There have been whole years that I let comparing get the best of me, and I didn’t engage in my creative pursuits. Now, when feel it coming on, it lasts no longer than an hour. This has taken a lot of practice to curb. I have found a few tried and true solutions to overcome the compare and despair monster.
1. Don’t compare your insides to others' outsides.
The problem really sets in when we assume. We compare our insides to others’ outsides. This expression means that we perceive our efforts as a tragic chain of infomercial-looking attempts, and contrast it to another’s seemingly perfect chain of successes. We have no idea how much effort went into a finished piece or a successful career, but we think we know.
When comparing, we tend to try to bring others down to make excuses for ourselves not being where they are.
“Well I’m not as talented as they are.”
“It’s easy for them. They don’t have kids.”
“They are young and have all this energy that I don’t have.”
“They aren’t dealing with ___________ like I am.”
Many of these are extremely valid hardships. But the reality is the same, we are assuming it was effortless for them.
When we assume it is easier for others, not only do we invalidate their hard work but, more importantly, we justify our own inaction.
It is easier to say, “I can’t” than to admit, “I’m not willing to learn how.”
2. Don’t compete with others in your field. See them as community.
I used to think like this, “This person is doing the same thing as me. They are trying to get the same clients and the same followers. They are the enemy.” It took me a while to see that there were plenty of clients and followers to go around, and in the meantime I was lonely and missing out on some great community. I am now a part of a community of like-minded individuals and I have gained so much knowledge, reassurance, and great conversation from it. It has changed the way I go about life and business.
Competition doesn’t serve us at all. When we compete with other artists, we are most certainly not thinking of the long game and we aren’t listening to our own voice. Competing to fill the desires of the market, to get more likes, instead of creating from one’s own voice, is a short-sighted mentality that will only lead to burn out. When you look around at your competition while running, you start to head where your eyes are pointing, and, before you know it, you are running in a different direction than the finish line.

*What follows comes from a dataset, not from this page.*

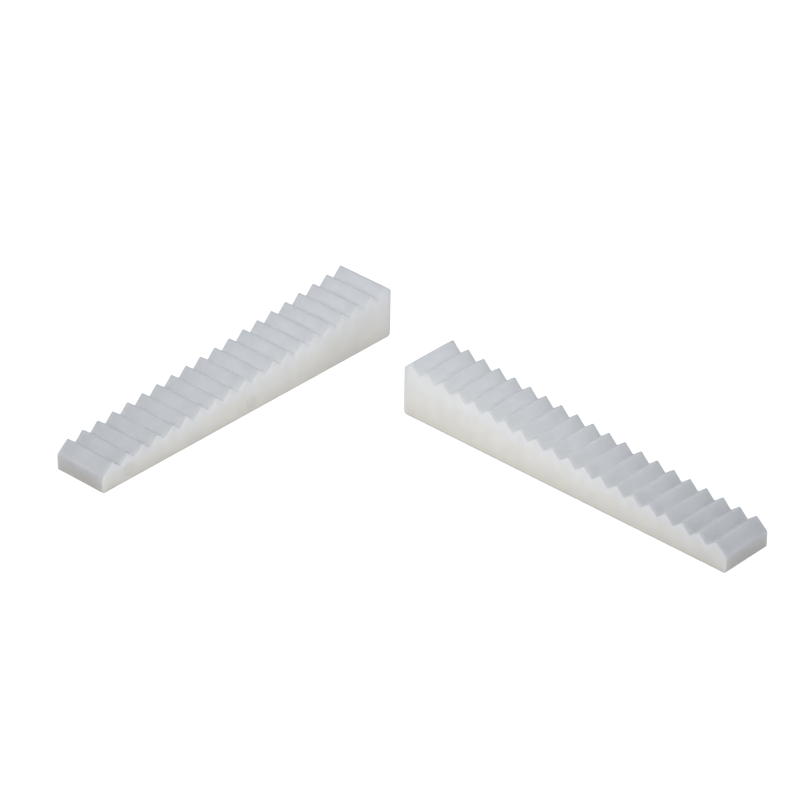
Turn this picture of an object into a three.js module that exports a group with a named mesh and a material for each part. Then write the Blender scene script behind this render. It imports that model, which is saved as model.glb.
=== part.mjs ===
import * as THREE from 'three';

// A pair of identical toothed wedges, each one solid moulding in natural plastic, lying teeth up.
// To use them, one wedge is turned over onto the other, thin end over thick end, so that the teeth
// mesh and the two flat bases stay parallel. Each tooth that one is driven along the other then
// lifts the upper base by the rise of one tooth.
//
// Millimetres, +Z up. The origin is on the surface they lie on, under the middle of the pair's box.
// +X runs along the left wedge and +Y along the right wedge, each from its thin end to its thick end.

// One wedge, seen from its side: its length runs from the thin end's face to the thick end's face.
const LENGTH = 100;
const WIDTH = 15.4;
const THIN_END_HEIGHT = 4.4;
const THICK_END_HEIGHT = 13.3;

// The teeth. Crests are given where the two flanks would meet if the crest weren't rounded.
const TOOTH_COUNT = 20;
const TOOTH_DEPTH = 2.3;
const THIN_END_TO_FIRST_CREST = 3.45;
const LAST_CREST_TO_THICK_END = 2.05;
const FIRST_CREST_HEIGHT = 7.25;
const LAST_CREST_HEIGHT = 15.0;
// The row of crests dips this far below a straight line at the middle tooth.
const CREST_LINE_SAG = 0.6;

// How far back from a corner its rounding starts, along both sides of the corner.
const CREST_ROUNDING = 0.4;
const END_ROUNDING = 0.4;
const HEEL_ROUNDING = 1.0;
const STEPS_PER_ROUNDING = 4;

// How the pair lies: the right wedge is square to the left one, with its thick end towards it.
const GAP_TO_LEFT_WEDGE = 26.9;
const RIGHT_WEDGE_OFFSET = 33.1;

const PITCH = (LENGTH - THIN_END_TO_FIRST_CREST - LAST_CREST_TO_THICK_END) / (TOOTH_COUNT - 1);
const PAIR_DEPTH = WIDTH + GAP_TO_LEFT_WEDGE + LENGTH;
const LEFT_WEDGE_Y = (PAIR_DEPTH - WIDTH) / 2;
const RIGHT_WEDGE_Y = (LENGTH - PAIR_DEPTH) / 2;

function crest(tooth) {
  const share = tooth / (TOOTH_COUNT - 1);
  const straight = THREE.MathUtils.lerp(FIRST_CREST_HEIGHT, LAST_CREST_HEIGHT, share);
  const dip = 4 * CREST_LINE_SAG * share * (1 - share);
  return new THREE.Vector2(THIN_END_TO_FIRST_CREST + tooth * PITCH, straight - dip);
}

// The root between a tooth and the next one up the slope lies midway between their crests.
function root(tooth) {
  const point = crest(tooth).lerp(crest(tooth + 1), 0.5);
  point.y -= TOOTH_DEPTH;
  return point;
}

// The corners of the side view, from the thin end's lower one round to its upper one.
function wedgeCorners() {
  const corners = [
    { at: new THREE.Vector2(0, 0), rounding: END_ROUNDING },
    { at: new THREE.Vector2(LENGTH, 0), rounding: HEEL_ROUNDING },
    { at: new THREE.Vector2(LENGTH, THICK_END_HEIGHT), rounding: END_ROUNDING },
    { at: crest(TOOTH_COUNT - 1), rounding: CREST_ROUNDING },
  ];
  for (let tooth = TOOTH_COUNT - 2; tooth >= 0; tooth--) {
    corners.push({ at: root(tooth), rounding: 0 });
    corners.push({ at: crest(tooth), rounding: CREST_ROUNDING });
  }
  corners.push({ at: new THREE.Vector2(0, THIN_END_HEIGHT), rounding: END_ROUNDING });
  return corners;
}

// A point on the line from one corner towards a neighbouring one, the given distance away.
function towards(corner, neighbour, distance) {
  return neighbour.clone().sub(corner).setLength(distance).add(corner);
}

function roundedOutline(corners) {
  const outline = new THREE.Shape();
  corners.forEach(({ at, rounding }, index) => {
    const before = corners.at(index - 1).at;
    const after = corners[(index + 1) % corners.length].at;
    const start = towards(at, before, rounding);
    const end = towards(at, after, rounding);
    if (index === 0) {
      outline.moveTo(start.x, start.y);
    } else {
      outline.lineTo(start.x, start.y);
    }
    if (rounding > 0) {
      outline.quadraticCurveTo(at.x, at.y, end.x, end.y);
    }
  });
  return outline;
}

// The side view extruded across the width, with its origin in the middle of the base.
function wedgeGeometry() {
  const geometry = new THREE.ExtrudeGeometry(roundedOutline(wedgeCorners()), {
    depth: WIDTH,
    bevelEnabled: false,
    curveSegments: STEPS_PER_ROUNDING,
  });
  geometry.rotateX(Math.PI / 2);
  geometry.translate(-LENGTH / 2, WIDTH / 2, 0);
  return geometry;
}

function wedge(name) {
  const naturalPlastic = new THREE.MeshStandardMaterial({
    color: 0xd3d7d8,
    roughness: 0.55,
    metalness: 0,
  });
  const mesh = new THREE.Mesh(wedgeGeometry(), naturalPlastic);
  mesh.name = name;
  return mesh;
}

const leftWedge = wedge('left_wedge');
leftWedge.position.set(0, LEFT_WEDGE_Y, 0);

const rightWedge = wedge('right_wedge');
rightWedge.rotation.z = Math.PI / 2;
rightWedge.position.set(RIGHT_WEDGE_OFFSET, RIGHT_WEDGE_Y, 0);

const wedgePair = new THREE.Group();
wedgePair.add(leftWedge, rightWedge);

export default wedgePair;
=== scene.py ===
"""A pair of identical toothed wedges in natural, milky white plastic, lying teeth up on a pale floor.

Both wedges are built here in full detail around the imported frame. Their overall size and place come
from the frame's own boxes. The wedges' dimensions are in millimetres, and the studio's in metres.
"""

import math

import bmesh
import bpy
import numpy as np
from mathutils import Matrix, Quaternion, Vector


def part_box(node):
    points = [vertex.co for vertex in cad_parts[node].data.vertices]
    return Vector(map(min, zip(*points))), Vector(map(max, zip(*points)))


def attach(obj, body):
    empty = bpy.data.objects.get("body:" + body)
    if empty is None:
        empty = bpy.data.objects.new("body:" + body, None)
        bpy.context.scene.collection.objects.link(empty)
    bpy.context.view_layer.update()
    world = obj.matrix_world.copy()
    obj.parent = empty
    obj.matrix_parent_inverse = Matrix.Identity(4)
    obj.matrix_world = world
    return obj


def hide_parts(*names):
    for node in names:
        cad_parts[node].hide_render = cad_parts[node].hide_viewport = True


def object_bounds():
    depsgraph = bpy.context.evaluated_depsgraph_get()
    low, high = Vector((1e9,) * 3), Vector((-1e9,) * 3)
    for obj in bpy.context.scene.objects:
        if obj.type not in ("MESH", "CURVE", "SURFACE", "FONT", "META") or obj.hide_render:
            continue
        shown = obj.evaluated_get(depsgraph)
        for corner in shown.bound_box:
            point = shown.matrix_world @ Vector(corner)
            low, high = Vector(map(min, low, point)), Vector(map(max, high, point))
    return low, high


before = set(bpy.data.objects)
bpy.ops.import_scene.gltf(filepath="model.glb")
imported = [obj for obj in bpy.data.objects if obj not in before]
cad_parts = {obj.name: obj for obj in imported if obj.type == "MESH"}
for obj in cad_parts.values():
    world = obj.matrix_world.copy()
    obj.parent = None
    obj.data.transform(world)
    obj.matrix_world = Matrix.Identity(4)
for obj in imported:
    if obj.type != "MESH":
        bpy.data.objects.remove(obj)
cad_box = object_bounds()

MM = 0.001

# The teeth, with crests given where the two flanks would meet if the crest weren't rounded.
TOOTH_COUNT = 20
TOOTH_DEPTH = 2.3
THIN_END_TO_FIRST_CREST = 3.45
LAST_CREST_TO_THICK_END = 2.05
FIRST_CREST_HEIGHT = 7.25
LAST_CREST_HEIGHT = 15.0
CREST_LINE_SAG = 0.6

# The two ends.
THIN_END_HEIGHT = 4.4
THICK_END_HEIGHT = 13.3

# How far back from a corner of the side view its rounding starts.
CREST_ROUNDING = 0.4
ROOT_ROUNDING = 0.3
END_ROUNDING = 0.45
THIN_TOP_ROUNDING = 0.6
HEEL_ROUNDING = 1.0

# The radius of the edges between the two side faces and the rest.
SIDE_EDGE_RADIUS = 0.1

# Round ejector marks, each (along, up), in the side that is on the right when looking from the
# thin end to the thick end.
EJECTOR_MARKS = ((8.8, 3.0), (50.4, 3.0))
EJECTOR_MARK_RADIUS = 1.9
EJECTOR_MARK_DEPTH = 0.12
EJECTOR_MARK_WALL = 0.5

# How finely the surface is divided.
STEPS_PER_CREST = 6
STEPS_PER_ROOT = 4
STEPS_PER_FLANK = 4
STEPS_PER_END_ROUNDING = 4
STEPS_PER_SIDE_EDGE = 3
ROWS_UP_THE_SIDE = 24
SLICES_ACROSS = 12
# Points of the mesh that are closer together than this become one.
WELD_DISTANCE = 0.001

# How light the plastic is painted, in linear light: its own milky white with painted light and shade,
# the teeth lighter towards the thick end, the side faces lighter than the teeth and painted shade at
# their foot. Each pair is for the thin end and the thick end.
TOOTH_TONES = (0.737, 0.904)
SIDE_FOOT_TONES = (0.745, 0.799)
SIDE_RIM_TONES = (0.797, 0.964)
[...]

3. Use envy for self-discovery.
Envy itself is not bad, stagnant jealousy is. Envy can lead to self-discovery, and show us our true passions. I discovered my passion for design through envy first, then action. I was very jealous of those in design careers, especially friends, and eventually I had to see the feeling for what it was: a desire to do what they do. That was my path, and it was effective. It would have been wasted if I didn’t examine my uncomfortable emotions.
So when you are feeling comparison, don’t get stuck in it. Ask yourself these questions:
What about their work inspires me?
Where does my work express those qualities?
Where does my work differ from those aspects?
What can I learn from my desire to demonstrate more of this artist's qualities?
When we ask ourselves these questions, we get to the root of the problem, and we learn something huge about ourselves. Envy can be a blatant sign of desire and shed light on the fears that are holding us back.
4. Be realistic and set yourself up for success.
“In order to do something well, we must first be willing to do it badly.” -Julia Cameron: The Artists Way
As creatives striving to be better at our craft, we often look upwards and ahead of ourselves- often too far ahead. When we search for something on the internet for inspiration, we find the most popular and the “best” results for that skill. It is not an accurate portrayal of all the diversity that is out there. I feel especially uncomfortable blogging badly because there are so many great bloggers out there, but I also know it is extremely necessary that I do this poorly first in order to get better.
Don’t compare yourself to a seasoned artist in your field if you are just starting out. Find someone who is a little bit ahead of you, not worlds ahead of you. Be realistic. It is going to take time.
Look at these Instagram feeds to get motivation. These artists have the beginning of their process out there for the world to see. You can see that they started out like the rest of us. Even if you aren’t a hand-letterer, you can see the significant progress over time, proving that practice makes the craftsman, not just talent.
Scott Beirsack @youbringfire
Laci Ann @laci.ann
Sean McCabe @seanwes
Ian Barnard @ianbarnard
And me! @noahcampdesign
5. Learn to validate yourself.
Don’t expect to arrive at success some day and be done with comparing. It is all relative. If you use comparison to gage your success now, you always will. There are plenty of successful and famous people who feel like they aren’t good enough. If you keep using the external to judge your work, you never learn another way. Shift to making improving on your own work the goal. The more you learn to love and value your unique voice, the less you will find yourself comparing yourself to others. Acknowledge how far you’ve come. Make sure your own Instagram feed, recordings, writings, etc, are available for you to see where you started and where you are now. Give yourself credit for small achievements.
If you’re growing then you are succeeding. If the goal is getting better, than that can be achieved daily. The goal of improving is an awesome motivator to wake up to in the morning.